The governor’s senior adviser, Roy Occhiogrosso, used to be in their shoes, advising Democratic legislators how to compete in the press with a media-savvy Republican governor, John G. Rowland. It was a mismatch, he said.
“I feel their pain,” he said.
Occhiogrosso said he believes the Republicans are overly optimist about how the tax increases will hit voters on July 1. The governor already has conceded that his budget calls for significant sacrifice to stabilize the state’s finances.
“People will feel an impact,” Occhiogrosso said. “But it’s not like the income tax battle in 1991, a large, new tax coming out of people’s paychecks for the first time. It’s nothing like that.”

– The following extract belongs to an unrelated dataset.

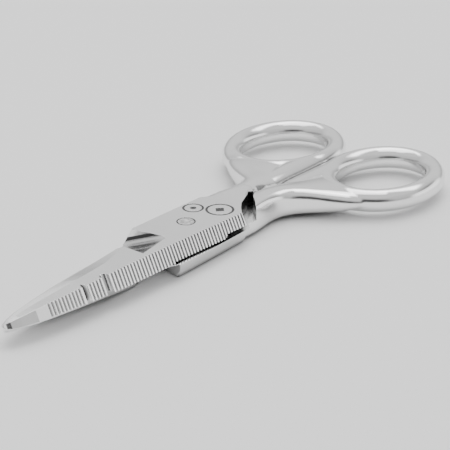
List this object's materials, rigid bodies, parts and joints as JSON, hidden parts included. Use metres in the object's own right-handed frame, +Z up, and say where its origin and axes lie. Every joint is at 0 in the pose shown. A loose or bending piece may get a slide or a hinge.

Besides, Malloy intends to move the debate forward, away from taxes and toward ways Connecticut can end 22 years of job stagnation. Republicans intend to counter by holding Malloy responsible every time a company leaves the state.
On Thursday, the Republicans mentioned plans by UBS in Stamford, the city where Malloy was mayor, to relocate jobs to Manhattan, a trucking company in Branford whose owner says he is fed up with the business climate, and camera company in Enfield.
“Gov. Malloy can go on the road and talk about jobs,” McKinney said. “But what’s he going to do when he goes to Enfield, and they say, ‘You know, governor, we had an award-wining company called Precision Camera and Video that cut 234 jobs and left the state?”